PROVIDED DATA —
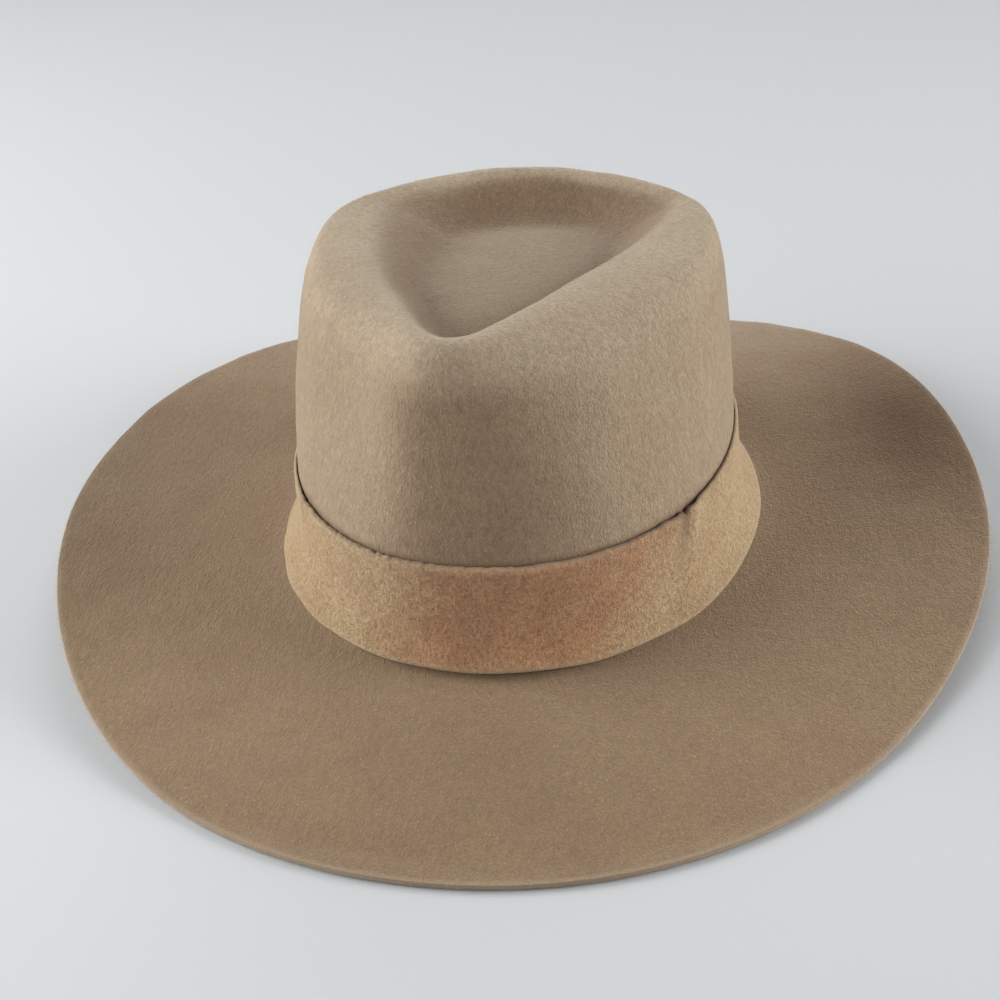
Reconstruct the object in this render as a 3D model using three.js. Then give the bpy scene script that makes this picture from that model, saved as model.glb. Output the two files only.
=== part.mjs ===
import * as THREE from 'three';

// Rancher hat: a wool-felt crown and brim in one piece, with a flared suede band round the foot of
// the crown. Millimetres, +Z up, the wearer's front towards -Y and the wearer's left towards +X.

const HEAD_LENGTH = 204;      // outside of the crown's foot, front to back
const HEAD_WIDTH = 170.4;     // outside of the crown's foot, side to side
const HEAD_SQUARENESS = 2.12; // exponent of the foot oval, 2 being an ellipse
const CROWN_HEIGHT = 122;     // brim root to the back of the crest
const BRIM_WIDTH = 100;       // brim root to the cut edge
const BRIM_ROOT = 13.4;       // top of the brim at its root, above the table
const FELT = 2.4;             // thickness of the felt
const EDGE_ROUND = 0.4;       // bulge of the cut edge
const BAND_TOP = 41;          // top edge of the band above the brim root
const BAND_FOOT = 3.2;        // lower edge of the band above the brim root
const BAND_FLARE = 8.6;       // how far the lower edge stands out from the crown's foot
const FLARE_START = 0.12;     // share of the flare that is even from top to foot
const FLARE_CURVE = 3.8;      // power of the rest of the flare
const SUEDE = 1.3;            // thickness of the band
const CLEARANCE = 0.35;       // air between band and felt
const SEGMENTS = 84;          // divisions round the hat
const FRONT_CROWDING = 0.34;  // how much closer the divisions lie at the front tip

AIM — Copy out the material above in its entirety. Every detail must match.

ANSWER TO THIS EXERCISE —
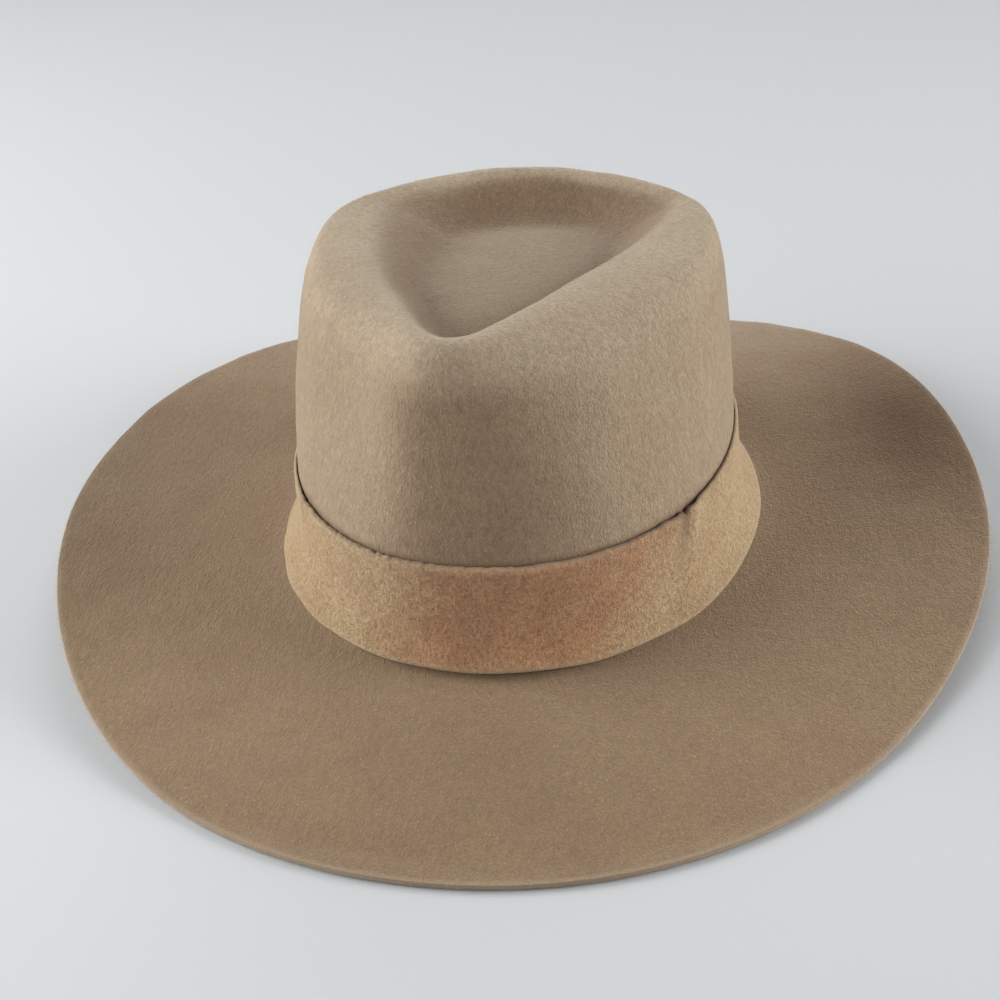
Reconstruct the object in this render as a 3D model using three.js. Then give the bpy scene script that makes this picture from that model, saved as model.glb. Output the two files only.
=== part.mjs ===
import * as THREE from 'three';

// Rancher hat: a wool-felt crown and brim in one piece, with a flared suede band round the foot of
// the crown. Millimetres, +Z up, the wearer's front towards -Y and the wearer's left towards +X.

const HEAD_LENGTH = 204;      // outside of the crown's foot, front to back
const HEAD_WIDTH = 170.4;     // outside of the crown's foot, side to side
const HEAD_SQUARENESS = 2.12; // exponent of the foot oval, 2 being an ellipse
const CROWN_HEIGHT = 122;     // brim root to the back of the crest
const BRIM_WIDTH = 100;       // brim root to the cut edge
const BRIM_ROOT = 13.4;       // top of the brim at its root, above the table
const FELT = 2.4;             // thickness of the felt
const EDGE_ROUND = 0.4;       // bulge of the cut edge
const BAND_TOP = 41;          // top edge of the band above the brim root
const BAND_FOOT = 3.2;        // lower edge of the band above the brim root
const BAND_FLARE = 8.6;       // how far the lower edge stands out from the crown's foot
const FLARE_START = 0.12;     // share of the flare that is even from top to foot
const FLARE_CURVE = 3.8;      // power of the rest of the flare
const SUEDE = 1.3;            // thickness of the band
const CLEARANCE = 0.35;       // air between band and felt
const SEGMENTS = 84;          // divisions round the hat
const FRONT_CROWDING = 0.34;  // how much closer the divisions lie at the front tip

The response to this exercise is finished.